I've explained my situation on slashdot before (can't find the link right now), and people refused to believe me, insisting that I must have somehow done something wrong. And throughout the whole time, I've noticed that my socialization is fundamentally different from everyone else. People suggest that I do things (in social situations) and then I refuse, saying, "but won't they [do something evil in response]" and people are astounded that I would even imagine something like that.
I also always feel like I'm in some sort of paralysis in my life, where I don't want to make any changes (like join a group, look for work somewhere else) because every concern feels like it's preventing me from addressing the others. "Angry and helpless" described me perfectly. (I use the past tense because I recently got more intensive help and started going to church, where I have more social support.)
Would I meet the criteria if I went in to be evaluated? I don't know. But if this diagnosis enables psychiatrists to carry over the same tools from treating PTSD, then it looks legit. It certainly runs the risk of being overdiagnosed, and it would be a shame if it ended up like ADHD, but the idea itself doesn't sound outlandish.
Information theory is life. The rest is just the KL divergence.

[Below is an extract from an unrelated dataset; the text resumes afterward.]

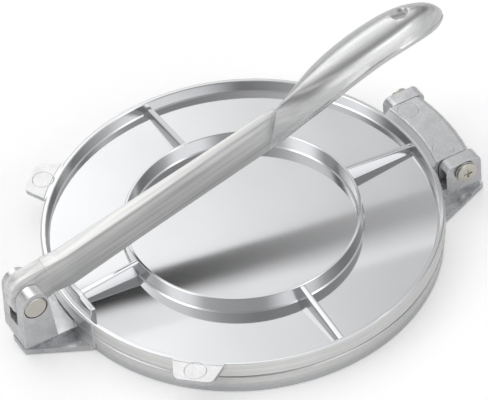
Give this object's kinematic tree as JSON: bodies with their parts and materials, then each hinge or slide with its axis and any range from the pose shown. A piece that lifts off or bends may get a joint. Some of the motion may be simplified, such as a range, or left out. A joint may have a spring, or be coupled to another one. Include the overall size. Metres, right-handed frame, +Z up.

Whether it was just that one particularly scary episode, or my history of being bullied for years (I was small for my age, wore glasses, and was the best of my class at everything except sports -- you do the math), I don't know, but eventually I also ended up lonely and paranoid, always expecting the worst from people, e.g. I send someone and email and don't hear back the same day, and I immediately worry that they're angry at me and giving me the silent treatment. That sort of thing. I have gotten over it to a large extent, partly by indulging my frustration by just spending endless evenings by myself, on my couch, getting drunk, on an almost daily basis, for years. I don't recommend the alcohol part -- while it feels good, it is very bad for your health! Still, I was able to work through a lot of that stuff, and slowly (very slowly) regained my self-respect.
The trauma will never go away entirely; once you've experienced cold-hearted cruelty, you've experienced something most people never will, and it destroys some or all of your innocent cheerfulness and spontaneity. The paranoid thoughts will come back from time to time. But, it is possible to return to leading a good, happy life; I can honestly say I am a happy person again. It just takes me a bit more courage to do some things than other people, but even that gets easier with time.
Maybe a shrink would have been able to help me through my bitterness phase more quickly and with less liver damage. I don't trust shrinks, but I could be wrong about that of course; I wouldn't necessarily pooh-pooh the idea of qualifying bitterness as a disorder. Just because it's less bizarre than schizophrenia doesn't mean it isn't potentially serious.